The terminal’s other claim to fame… it was the birthplace of Irish coffee. Chef Joe Sheridan soothed a group of weary passengers by spiking their coffee with Irish whiskey. He later took his recipe to San Francisco’s Beuna Vista Café where it became the restaurant’s signature drink.
The secret garden at Knockpatrick
On the road out of town, a small roadside sign pointed to Knockpatrick Gardens. A few twists in the road led to a small “open” sign next to drive crowned by an enormous branch dripping in lemondrop-like blossoms. I parked near the house and knocked at the door.
Helen O’Brien greeted me and insisted I sit down for tea. Her husband Tim appeared from the other room and inquired where I was from. They had a daughter in America and were thrilled to chat about their family and their garden. Helen presented me with a fresh scone and told me that if I had arrived an hour earlier it would still be warm.
Tim’s father started the garden, but as he took me through maze of plants and flowers, it was clear he and Helen made massive additions. Before I left, Tim presented a bag of freshly dug corcosmia bulbs, “These should fair well in mountains up your way,” he said. Earlier I told him about the challenges of finding plants that did well in the wind and higher elevations in Tipperary. The bright red blossoms of Tim’s corcosmia have been returning every summer since.

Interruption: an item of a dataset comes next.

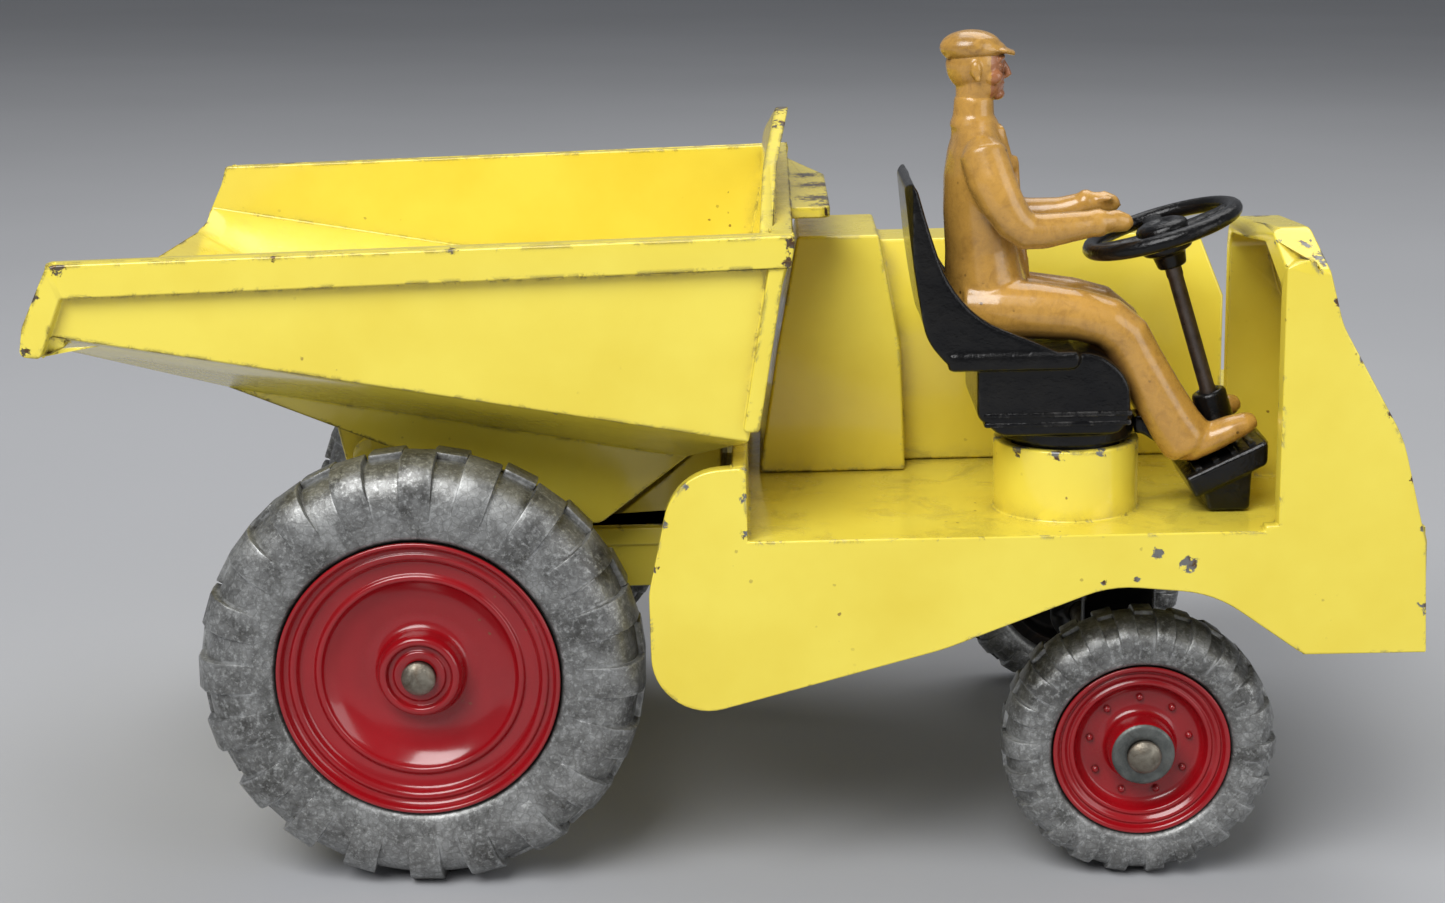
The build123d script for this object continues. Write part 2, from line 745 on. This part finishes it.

The unruly history of Askeaton
Just down the road, I stopped in Askeaton and admired the castle. The voice of Anthony Sheehy, a retired butcher, rolled toward me from the bridge in the center of town. He began telling me about the site and revealed that he had the key to the gates and offered one of his “free tours.” How could I resist?
I followed him into the ruined castle where he gave abundant specifics of the architecture and life there. I had visited enough Irish castles to know the basics, but Anthony’s tour shifted gears when he talked about the Hellfire Club that was built on the site in the 1700s. I’m not sure if Anthony was disgusted or fascinated with the tales of debauchery the Hellfire Club brought to Askeaton. Regardless, the details held my attention.
At the end of the tour, Anthony brought out several photos of the castle. His arrangement with the Office of Public Works, the folks who gave him the keys, didn’t allow him to charge for tours, so he sold photos instead.
After saying goodbye to Anthony, I wandered down the river to the friary. It was there that after failing to take Askeaton Castle in 1579, Sir Nicholas Malby, led a massacre at the friary. Although in ruins, the structure was fairly intact and worth exploring, and the colonnades and arches of the cloister were nearly in perfect condition.
The prettiest village in Ireland
I must admit, I was one of those tourists who gasped with excitement when I first caught sight of Adare. The row of thatched cottages now filled with shops, the expansive park, and the ruined abbeys nearby all combined to create a charming place to stop.
My early evening arrival meant that the tour buses were gone for the day, and I was able to wander up and down the street enjoying the village with only the locals and a few guests staying on the grounds of Adare Manor. With most of the shops closed, I was able to forget I was in a tourist haven and simply enjoy what some called “Ireland’s prettiest village.”